Reliance Industries Limited and Saudi Aramco signed a non-binding letter of intent in August 2019 for a potential 20 per cent stake acquisition by Saudi Aramco in the O2C business of Reliance. A company, Reliance O2C Ltd, to implement a scheme of arrangement between RIL and its shareholders and creditors was also registered.
The O2C business would have included refining, petrochemicals, fuel retail, aviation fuel and bulk wholesale marketing businesses. It would have included its assets, liabilities and property including its facilities in Jamnagar, Dahej, Hazira, Nagothane, Vadodara, Patalganga, Silvassa, Barabanki and Hoshiarpur.
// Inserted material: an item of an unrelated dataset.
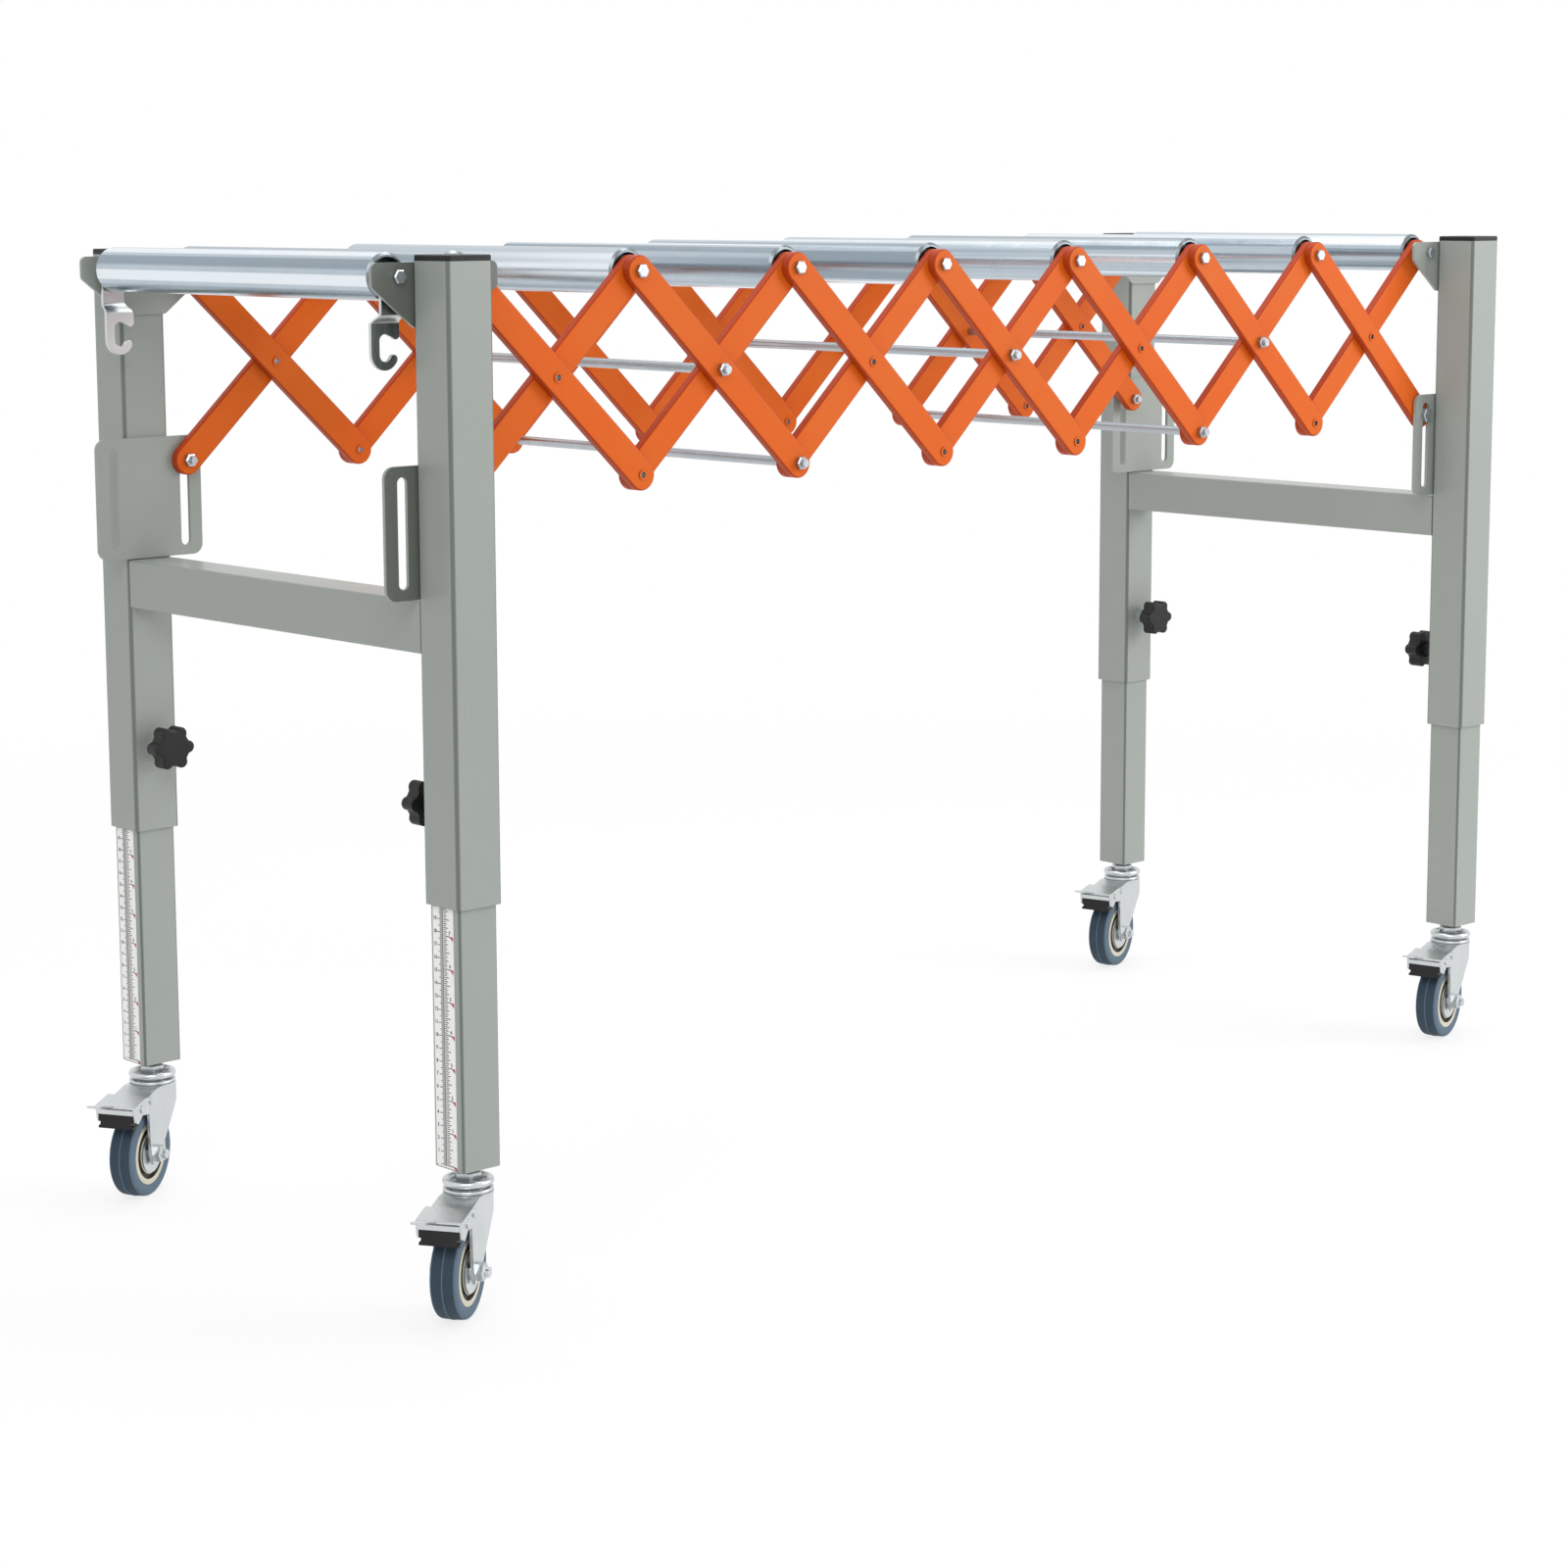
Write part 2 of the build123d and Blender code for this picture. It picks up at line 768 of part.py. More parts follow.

Under its new energy and materials plan, however, Dhirubhai Ambani Green Energy Giga Complex, an integrated renewable energy manufacturing hub, would come up at Jamnagar premises. The complex would otherwise had gone to the O2C subsidiary but would now include an integrated solar photovoltaic module factory for production of solar energy, an energy storage battery factory, an electrolyser factory for production of green hydrogen and a fuel cell factory for converting hydrogen into motive and stationary power.
Jamnagar would be the center for Reliance’s new businesses of renewable energy and new materials, supporting its 2035 net carbon zero commitment. The existing infrastructure would be used for the new business.
Though RIL’s late Friday night statement said it would be Saudi Aramco’s “preferred partner for investment in the private sector in India”, Saudi Aramco has tie-ups with public sector companies for a refinery in the West Coast, as well as with Oil and Natural Gas Corporation for sale and trading of petrochemical businesses. RIL would also collaborate with Saudi Aramco & SABIC for investments in Saudi Arabia.
RIL will also support independent manufacturers with right capabilities with Rs150bn (US$2bn) of capital to be part of this nationwide ecosystem.